WRITTEN REQUEST =>
Print the lines beginning with the one that contains "RIGHT_LEG, -1, rear))" and ending with the one that contains "imported = [obj", exactly, both included, and no other lines.

PROVIDED DATA =>
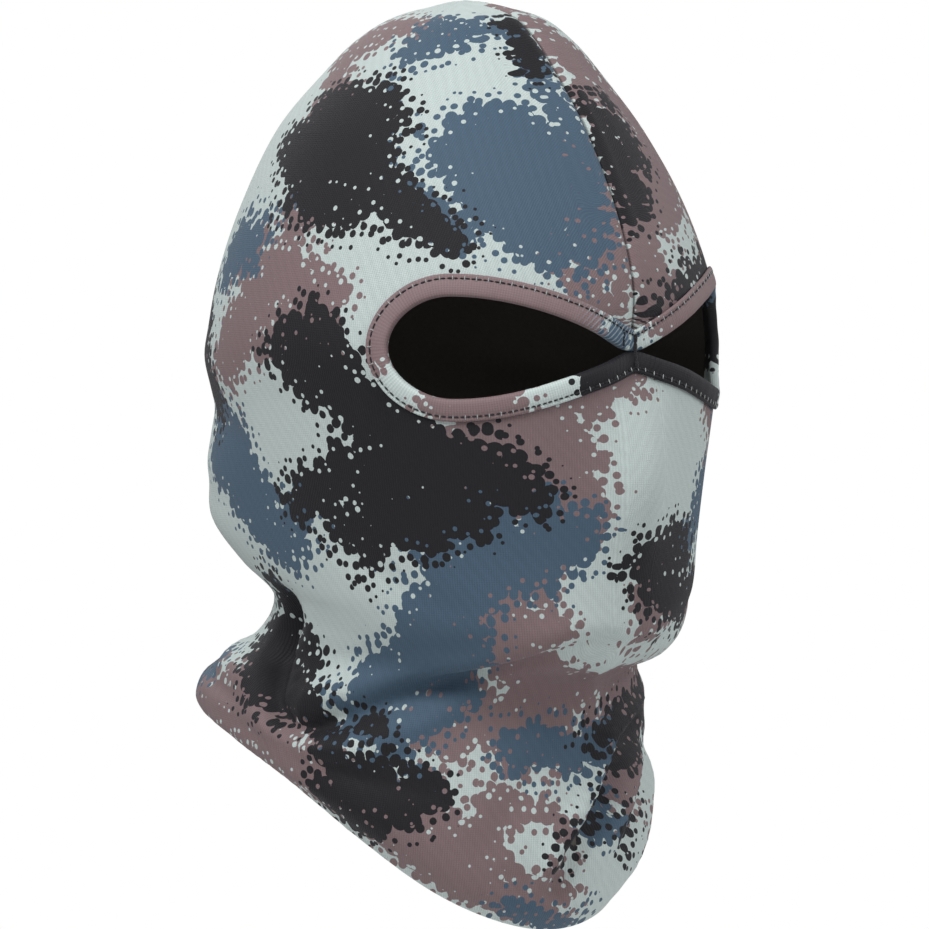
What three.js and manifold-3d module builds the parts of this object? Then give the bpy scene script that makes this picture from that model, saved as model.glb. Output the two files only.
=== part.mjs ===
// A pull-on knit balaclava: one panel, folded at the front and closed by a seam over the crown and down the
// back, with one bound eye opening that a tack pinches into two.
// Millimetres, +Z up, the face towards -Y, the wearer's right at -X.
// The origin is where the crown of a head bears on the inside of the hood.
import * as THREE from "three";
import { mergeVertices } from "three/addons/utils/BufferGeometryUtils.js";
import Module from "manifold-3d";

// Driving dimensions
const hoodWidth = 170; // over the temples
const hoodDepth = 197; // brow to the flare of the neck at the back, without the nose
const hoodDrop = 320; // crown to the lowest point of the front hem
const fabric = 1.2; // the knit's thickness
const layerGap = 0.5; // clearance between one layer of cloth and the next
const hemDepth = 18; // how far the hem is turned up inside

const eyeLine = 119; // drop from the crown to the line through both openings
const eyeReach = 90; // from the bridge round to the outer end of one opening
const eyePeak = 68.5; // from the bridge to where an opening is tallest
const eyeHeight = 34.5; // tallest height of one opening
const eyeLift = 2; // how far the openings' midline rises from the bridge outwards
const eyeLiftReach = 19; // most of that rise is over by here
const bridgeGap = 1.6; // height left open between the two runs of binding at the bridge
const bridgeEase = 6; // rounds the waist of the opening at the bridge

const bindingWidth = 7.5; // from the folded edge of the binding to its stitched edge
const bindingCloth = 0.9; // thickness of the binding strip
const stitchInset = 1.6; // topstitch to the binding's stitched edge
const threadSize = 0.7; // diameter of the sewing thread as it lies
const tackWidth = 1.3; // the tack at the bridge
const joinOffset = 5.5; // from the bridge to where the ends of the binding are joined
const seamWidth = 5; // the overlocked allowance of the crown seam
const seamThickness = 1.5;
const seamStart = 14; // from the bridge up to where the crown seam's allowance begins

// Facets
const aroundSteps = 54;
const faceCrowding = 0.4; // draws the columns of facets towards the face
const rowSteps = 34;
const eyeCrowding = 0.45; // draws the rows towards the eye line
const crownRow = 0.012; // the small flat cap at the crown starts here
const openingSteps = 54; // along one run of the binding

// The hood's stations from the crown to the hem, each a level or tilted ring:
// how far it reaches forward and the drop there, how far it reaches back and the drop there,
// its half width and the drop at its sides, and how far its back corners swell, as a share.
const stations = [
  [0, 0, 0, 0, 0, 0, 0],
  [26, 5, 24, 5, 22, 5, 0],
  [39, 13, 40, 13, 35, 13, 0],
  [51, 25, 54, 25, 46, 25, 0],
  [68, 45, 74, 45, 60, 45, 0],
  [84, 72, 89, 72, 72, 72, 0],
  [93, 97, 97, 97, 80.5, 97, 0],
  [96, 119, 99, 119, 85, 119, 0],
  [95, 140, 99, 140, 81, 140, 0.015],
  [93, 165, 100, 165, 77, 165, 0.04],
  [91, 188, 98, 180, 74, 185, 0.07],
  [91, 206, 86, 193, 70, 201, 0.05],
  [90, 217, 76, 203, 66, 210, 0.02], // chin and nape
  [80, 226, 74, 212, 63, 218, 0.02],
  [66, 232, 79, 222, 62, 226, 0.06],
  [60, 243, 96, 235, 68, 237, 0.11], // flare of the neck
  [60, 262, 101, 245, 73, 248, 0.1],
  [62, 288, 100, 252, 74, 257, 0.07],
  [60, 310, 96, 256, 72, 263, 0.05],
  [52, 320, 91, 258, 69, 267, 0.05], // hem
];
const largest = (column) => Math.max(...stations.map((row) => row[column]));
const wide = hoodWidth / 2 / largest(4);
const deep = hoodDepth / (largest(0) + largest(2));
const tall = hoodDrop / largest(1);
const noseReach = 9; // how far the cloth stands out over the nose
const noseDrop = 46; // from the eye line down to the nose's furthest point
const noseHeight = 24; // spread of that rise, up and down
const noseWidth = 15; // and to each side
const bridgeHollow = 5; // how far the cloth dips in between the eyes
const bridgeHollowHeight = 15; // spread of that dip, up and down
const bridgeHollowWidth = 15; // and to each side

const frontLine = new THREE.CatmullRomCurve3(
  stations.map((row) => new THREE.Vector3(0, -row[0] * deep, -row[1] * tall)), false, "catmullrom", 0.5);
const backLine = new THREE.CatmullRomCurve3(
  stations.map((row) => new THREE.Vector3(0, row[2] * deep, -row[3] * tall)), false, "catmullrom", 0.5);
const sideLine = new THREE.CatmullRomCurve3(
  stations.map((row) => new THREE.Vector3(row[4] * wide, row[6] * 100, -row[5] * tall)), false, "catmullrom", 0.5);

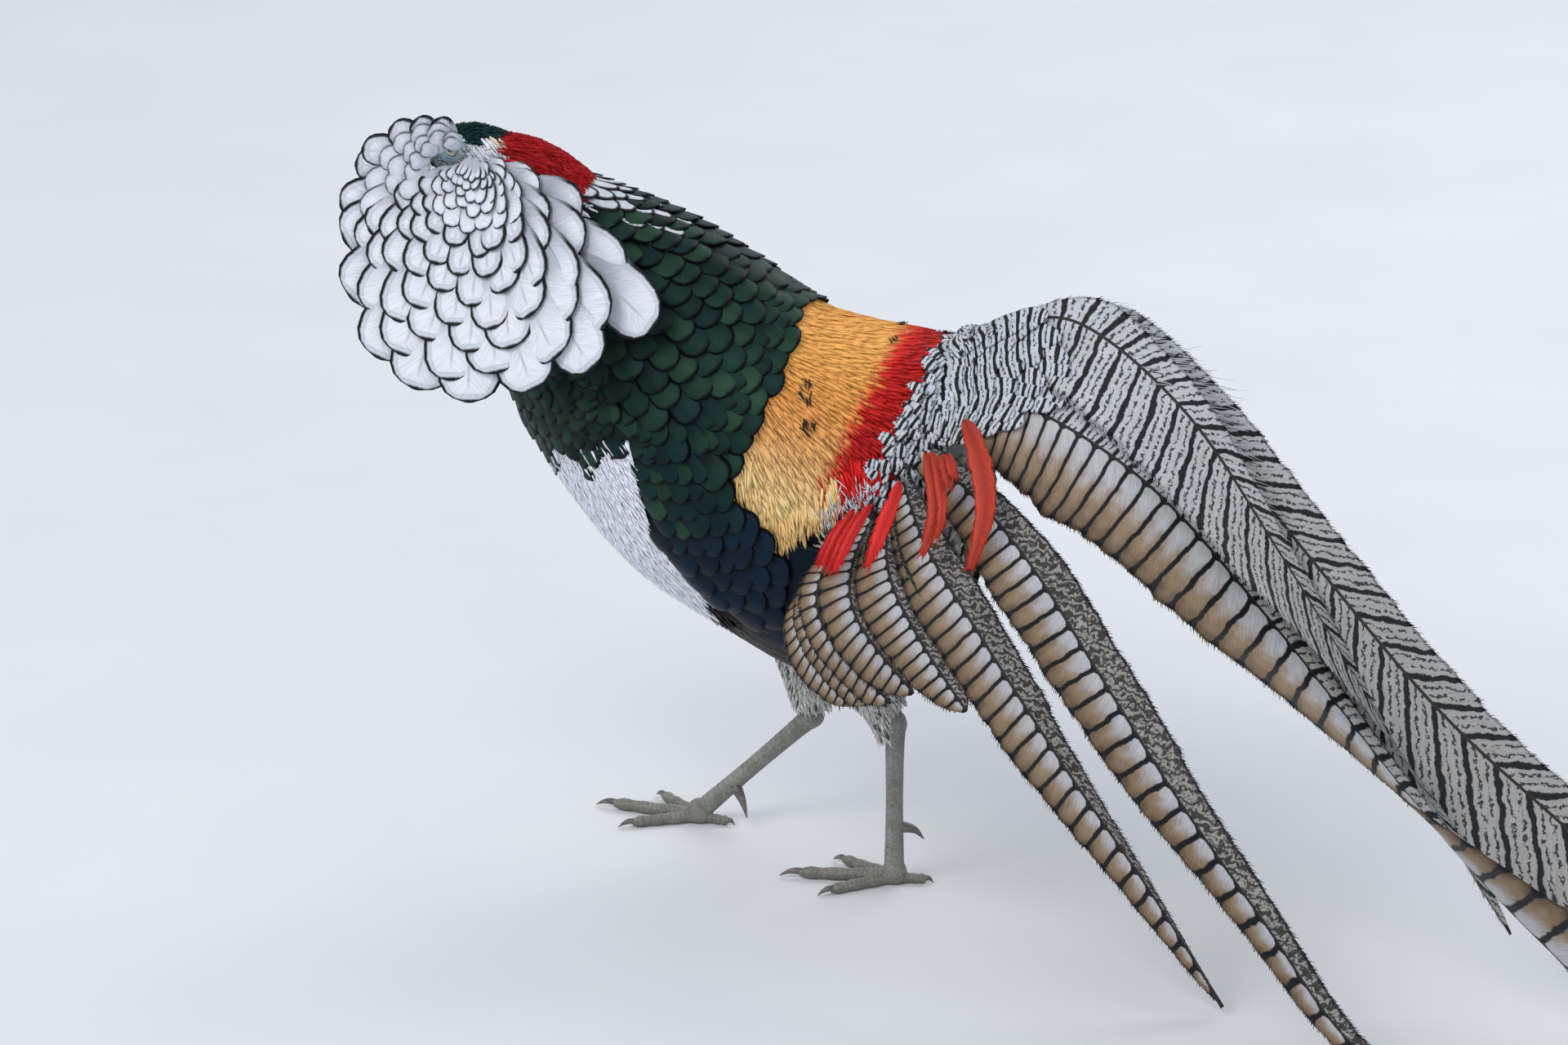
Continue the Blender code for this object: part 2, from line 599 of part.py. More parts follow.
def build_foot(name, sole, inward):
    """Three toes forward and one back. Their undersides are cut flat at the floor."""
    pieces = [ball("ball", sole + (0, 0, -0.6), 6.0, 8, 6)]
    for heading, length, radius in TOES:
        a = math.radians(heading * inward)
        way = np.array([-math.cos(a), math.sin(a), 0.0])
        steps = ((0.0, 1.25, 0.94), (0.34, 1.0, 0.94), (0.62, 0.88, 0.9), (0.86, 0.92, 0.9), (0.96, 0.6, 0.85),
                 (1.18, 0.14, 0.2))
        path = [np.array([sole[0], sole[1], radius * high]) + way * length * s for s, _, high in steps]
        pieces.append(tube("toe", path, [radius * r for _, r, _ in steps], 6))
    foot = fuse(name, pieces)
    low, high = sole - (120, 120, 60), sole + (120, 120, -sole[2])
    boolean(foot, [box("below", low, (high[0], high[1], 0.0))], "DIFFERENCE")
    return foot


def resample(points, count, length=None):
    """The smooth curve through points as count equal steps, cut to a length where one is given."""
    dense = np.array([through(points, t) for t in np.linspace(0, len(points) - 1, 24 * len(points))])
    run = np.concatenate([[0], np.cumsum(np.linalg.norm(np.diff(dense, axis=0), axis=1))])
    places = np.linspace(0, min(run[-1], length or run[-1]), count + 1)
    path = np.stack([np.interp(places, run, dense[:, k]) for k in range(3)], 1)
    path[:, 2] = np.maximum(path[:, 2], LYING)
    return path, places


def at_run(points, places):
    path, run = resample(points, 160)
    return np.stack([np.interp(places, run, path[:, k]) for k in range(3)], 1)


def right_shafts():
    """The far side's shafts: the first shows beside the central one, the others are folded behind it."""
    shafts = [RIGHT_FIRST_SHAFT]
    lead = np.array([through(RIGHT_FIRST_SHAFT, t) for t in (0.0, 1.0, 2.0, 3.0, 4.0, 5.0)])
    for (length, move), root in zip(RIGHT_HIDDEN, RIGHT_ROOTS):
        shares = smooth(np.linspace(0, 1, 6) * 1.4)
        path = lead + np.outer(shares * move, HIDDEN_WAY)
        path += (np.array(root) - lead[0]) * (1 - smooth(np.linspace(0, 1.6, 6)))[:, None]
        shafts.append(resample(path, 5, length)[0])
    return shafts


def turned(vectors, axes, degrees):
    """Vectors turned about their own axes, which they stand square to."""
    a = np.radians(degrees)
    return vectors * np.cos(a) + np.cross(axes, vectors) * np.sin(a)


def rectrix(shaft, inner, outer, webs, count, share=0.5, fold=WEB_FOLD, bare=0.0):
    """A tail feather. Its inner web looks to the inner neighbour's shaft, or away from the outer one's where it is
    the innermost, and its outer web is folded down from that plane. Both keep to their share of the way to a
    neighbour. bare is the length with hardly any inner web."""
    path, places = resample(shaft, count)
    along = unit(np.gradient(path, axis=0))
    chord = path - at_run(outer, places) if inner is None else at_run(inner, places) - path
    chord -= along * np.einsum("ij,ij->i", chord, along)[:, None]
    inner_room = np.linalg.norm(chord, axis=1) * share
    outer_room = 1000.0 if outer is None else np.linalg.norm(at_run(outer, places) - path, axis=1) * (1 - share)
    across = unit(chord)
    across[1:-1] = unit(across[:-2] + across[1:-1] * 2 + across[2:])
    spread = places / places[-1]
    profile = np.interp(spread, (0, 0.10, 0.25, 0.5, 0.82, 1.0), (0.16, 0.58, 1.0, 0.92, 0.50, 0.05))
    grown = smooth((places - bare) / 70.0) if bare else 1.0
    outward = turned(-across, along, fold * smooth(places / 150.0)[:, None])
    inner_edge = path + across * np.minimum(webs[1] * profile * grown + 1.5 * (spread < 0.5), inner_room - 0.4)[:, None]
    outer_edge = path + outward * np.minimum(webs[0] * profile, outer_room - 0.4)[:, None]
    for row in (outer_edge, path, inner_edge):
        row[:, 2] = np.maximum(row[:, 2], LYING)
    return blade("rectrix", outer_edge, path, inner_edge, 0.8)


def way_out(tree, shaft):
    """Where a shaft leaves the body."""
    path, _ = resample(shaft, 120, 90)
    inside = 0
    for i, p in enumerate(path):
        near, normal, _, _ = tree.find_nearest(tuple(p * MM))
        if (p * MM - np.array(near)) @ np.array(normal) < 0:
            inside = i
    return path[min(inside + 1, 120)]


def root_bed(tree, shafts, radius):
    """The quills' common bed, an arc over the tail's root where the shafts of one node come out of it."""
    places = np.array([way_out(tree, s) for s in shafts])
    path = resample(places, max(4, 2 * len(places)))[0] if len(places) > 2 else np.linspace(*places, 4)
    return tube("bed", path, np.full(len(path), radius), 8)


def covert_surface(tree, shafts):
    """The upper tail coverts' surface, from the rump out over the roots of some tail feathers: the way along
    them, their number and the lift off them."""
    lines = []
    for shaft in shafts:
        out = way_out(tree, shaft)
        spots = [(t, a) for t in np.arange(6.5, 10.0, 0.1) for a in range(-30, 130, 4)]
        station, angle = min(spots, key=lambda spot: np.linalg.norm(body_point(*spot) - out))
        path, run = resample(shaft, 160)
        leaves = run[np.linalg.norm(path - out, axis=1).argmin()]
        back = np.array([body_point(station - step, angle) for step in np.arange(0.0, 2.6, 0.1)])
        far = np.linalg.norm(back - back[0], axis=1)
        ahead = [[np.interp(d, far, back[:, k]) for k in range(3)] for d in (20, 11)]
        lines.append(resample(np.vstack([ahead, at_run(shaft, leaves + np.array((12, 34, 62, 95, 130)))]), 160))

    def base(u, v):
        i = int(np.clip(math.floor(v), 0, len(lines) - 2))
        near, far = (np.array([np.interp(u, run, path[:, k]) for k in range(3)]) for path, run in lines[i:i + 2])
        return near + (far - near) * (v - i)

    def point(u, v, lift):
        normal = unit(np.cross(base(u, v + 0.3) - base(u, v - 0.3), base(u + 2, v) - base(u - 2, v)))
        return base(u, v) + normal * lift

    return point


def build_coverts(tree, shafts, tail_base, rear):
    """Feathers in tiers over the tail's root, barred ones and beyond them the long orange-red ones."""
    surface = covert_surface(tree, shafts)
    across = np.linspace(*COVERT_SPAN, 9)
    rows = ((2, 2.0, -2.0), (10, 7.4, -2.0), (15, 8.6, 4.6), (28, 8.8, 5.0))
    core = slab(
        "covert_core",
        [[surface(u, v, lift) for v in across] for u, lift, _ in rows],
        [[surface(u, v, sink) for v in across] for u, _, sink in rows],
    )
    pieces = [core]
    for share, count, lift in COVERT_TIERS:
        pitch = (COVERT_SPAN[1] - COVERT_SPAN[0]) / count
        for j in range(count):
            v = COVERT_SPAN[0] + pitch * (j + 0.5)
            reach = 24 + share * float(np.interp(v, range(4), COVERT_REACH))
            pieces.append(laid_blade("covert_vane", surface, (22, v), (reach, v), pitch / 2, lift, COVERT_TIP))
    facing = np.array([0.25, -0.92, 0.31])
    for points in ORANGE_COVERTS:
        path = resample(points, 5)[0]
        side = unit(np.cross(np.gradient(path, axis=0), facing))
        half = ORANGE_WIDTH * np.array((0.6, 0.8, 0.95, 1.0, 0.85, 0.3))[:, None]
        pieces.append(blade("orange_vane", path + side * half, path, path - side * half))
    coverts = fuse("tail_coverts_upper", pieces)
    cut_clear(coverts, tail_base, rear)
    return paint(coverts, "barred", 0.6)


def build_undertail(rear, tail_base):
    """Short feathers under the tail's root."""
    turn = np.linspace(150, 210, 5)
    places = ((7.4, 0.8), (7.9, 5.4), (8.5, 4.6))
    core = slab(
        "undertail_core",
        [[body_point(t, a, lift) for a in turn] for t, lift in places],
        [[body_point(t, a, -1.5) for a in turn] for t, lift in places],
    )
    pieces = [core]
    for angle in (156, 168, 180, 192, 204):
        pieces.append(laid_blade("undertail_vane", body_point, (8.2, angle), (9.9, angle), 6.0, 2.6, COVERT_TIP))
    undertail = fuse("undertail_coverts", pieces)
    cut_clear(undertail, rear, tail_base)
    return paint(undertail, "grey", 0.6)


def build_tail(tail_base, rear):
    """The tail feather by feather: the central ones with the longest, the fan below them, and the far side's."""
    shown, far_side = LEFT_SHAFTS, right_shafts()
    above = [tuple(np.array(p) + (0, 14, 30)) for p in RIGHT_FIRST_SHAFT]
    tree = tree_of(tail_base, rear)
    central = [
        root_bed(tree, (RIGHT_FIRST_SHAFT, shown[0], shown[1]), 3.0),
        rectrix(shown[0], None, shown[1], LEFT_WEBS[0], 12, 0.36, fold=0, bare=50),
        rectrix(shown[1], shown[0], shown[2], LEFT_WEBS[1], 12, 0.36),
        rectrix(RIGHT_FIRST_SHAFT, above, None, RIGHT_FIRST_WEBS, 12, 1.0, fold=0, bare=50),
    ]
    left = [root_bed(tree, shown[2:], 3.2)]
    for k in range(2, len(shown)):
        after = shown[k + 1] if k + 1 < len(shown) else None
        left.append(rectrix(shown[k], shown[k - 1], after, LEFT_WEBS[k], 11 if k < 4 else 6))
    right = [root_bed(tree, far_side[1:], 3.2)]
    for k in range(1, len(far_side)):
        after = far_side[k + 1] if k + 1 < len(far_side) else None
        webs = LEFT_WEBS[min(k + 1, 8)]
        right.append(rectrix(far_side[k], far_side[k - 1], after, webs, 8 if k < 4 else 5, fold=0))
    for name, pieces, colour in (("tail_central", central, "barred"), ("tail_left", left, "brown"),
                                 ("tail_right", right, "brown")):
        node = fuse(name, pieces)
        cut_clear(node, tail_base, rear)
        paint(node, colour, 0.55)
    build_coverts(tree, (RIGHT_FIRST_SHAFT, *shown[:3]), tail_base, rear)
    build_undertail(rear, tail_base)


def main():
    for obj in list(bpy.data.objects):
        bpy.data.objects.remove(obj)
    neck, front, rear, tail_base = build_body()
    head, eyes = build_head(neck)
    build_cape(tree_of(neck, front, rear, head), head, neck, front)
    build_right_cape(head, neck, front)
    build_crest(head, neck)
    build_wing("left", 1, front, rear, build_leg("left", LEFT_LEG, 1, rear))
    build_wing("right", -1, front, rear, build_leg("right", RIGHT_LEG, -1, rear))
    build_tail(tail_base, rear)


main()
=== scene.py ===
"""The looks of a cock Lady Amherst's pheasant in its sideways display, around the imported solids.

Lengths are millimetres in the arrays and metres in the meshes. The bird faces -X and shows its left side
(-Y). Surfaces are functions of two places and a lift off the skin, and every feather is a thin closed vane
laid over one of them.
"""

import math

import bpy
import numpy as np
from mathutils import Matrix, Vector
from mathutils.bvhtree import BVHTree
from mathutils.kdtree import KDTree


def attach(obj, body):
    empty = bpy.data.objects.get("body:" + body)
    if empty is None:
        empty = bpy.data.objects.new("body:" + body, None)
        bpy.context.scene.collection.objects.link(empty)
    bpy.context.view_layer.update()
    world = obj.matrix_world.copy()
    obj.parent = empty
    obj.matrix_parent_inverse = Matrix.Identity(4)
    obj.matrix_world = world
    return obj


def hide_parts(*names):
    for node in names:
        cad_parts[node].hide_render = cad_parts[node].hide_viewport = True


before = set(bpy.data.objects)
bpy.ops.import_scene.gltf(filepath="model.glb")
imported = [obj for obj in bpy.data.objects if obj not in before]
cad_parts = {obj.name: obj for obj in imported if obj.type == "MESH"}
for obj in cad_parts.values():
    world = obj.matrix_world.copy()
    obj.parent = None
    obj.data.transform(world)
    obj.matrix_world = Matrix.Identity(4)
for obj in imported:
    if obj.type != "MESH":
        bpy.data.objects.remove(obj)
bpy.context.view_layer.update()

MM = 0.001

# Camera of the photograph: where it looks from, and the millimetres round the bird that one pixel shows
AZIMUTH, ELEVATION = 15.0, 18.0
DISTANCE = 3600.0
PIXELS_PER_MM = 2.4
FRAME_WIDTH, FRAME_HEIGHT = 1920, 1280
FOOT_PIXEL = (1095, 1080)  # where the world's origin shows
SENSOR = 36.0

# The body as the solids have it
MID_Y = 30.0
BODY_ROLL = 9.0
BODY_STATIONS = (
    (-194, 361, -228, 327, 19),
    (-165, 350, -222, 286, 32),
    (-135, 341, -207, 238, 46),
    (-105, 329, -181, 194, 57),
    (-76, 314, -145, 151, 62),
    (-49, 296, -102, 124, 63),
    (-20, 290, -60, 105, 61),
    (2, 288, -22, 101, 57),
    (15, 286, 10, 118, 50),
    (22, 282, 30, 150, 42),
    (27, 271, 38, 188, 32),
    (31, 252, 40, 215, 16),
)
HEAD_STATIONS = (
    (-208, 345, 23, 19.5),
    (-217, 353, 22.5, 18.5),
    (-229, 361, 17.5, 14.5),
    (-241, 362.5, 13, 11.5),
    (-250, 360.5, 8, 7.5),
    (-254, 359.5, 4.5, 4.5),
)
BILL_ROOT = (-251.0, 359.6)
BILL_LENGTH = 26.0
EYE_RADIUS = 5.2
EYE_AT = (-236.5, 365.0)
EYE_SIDE = 8.6
LEFT_LEG = {"hip": (-42, 12, 140), "ankle": (0, 0, 86), "ball": (0, 0, 5.2)}
RIGHT_LEG = {"hip": (-60, 50, 140), "ankle": (-59, 60, 64), "ball": (-120, 60, 5.2)}
SHANK_RADIUS = 4.2
KNEE_SHARE = 0.62  # how far from hip to ankle the knee lies
# Each toe's heading from straight forward, length and radius
TOES = ((-8.0, 50.0, 3.3), (30.0, 37.0, 3.0), (-44.0, 38.0, 3.0), (172.0, 17.0, 2.6))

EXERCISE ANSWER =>
    build_wing("right", -1, front, rear, build_leg("right", RIGHT_LEG, -1, rear))
    build_tail(tail_base, rear)


main()
=== scene.py ===
"""The looks of a cock Lady Amherst's pheasant in its sideways display, around the imported solids.

Lengths are millimetres in the arrays and metres in the meshes. The bird faces -X and shows its left side
(-Y). Surfaces are functions of two places and a lift off the skin, and every feather is a thin closed vane
laid over one of them.
"""

import math

import bpy
import numpy as np
from mathutils import Matrix, Vector
from mathutils.bvhtree import BVHTree
from mathutils.kdtree import KDTree


def attach(obj, body):
    empty = bpy.data.objects.get("body:" + body)
    if empty is None:
        empty = bpy.data.objects.new("body:" + body, None)
        bpy.context.scene.collection.objects.link(empty)
    bpy.context.view_layer.update()
    world = obj.matrix_world.copy()
    obj.parent = empty
    obj.matrix_parent_inverse = Matrix.Identity(4)
    obj.matrix_world = world
    return obj


def hide_parts(*names):
    for node in names:
        cad_parts[node].hide_render = cad_parts[node].hide_viewport = True


before = set(bpy.data.objects)
bpy.ops.import_scene.gltf(filepath="model.glb")
imported = [obj for obj in bpy.data.objects if obj not in before]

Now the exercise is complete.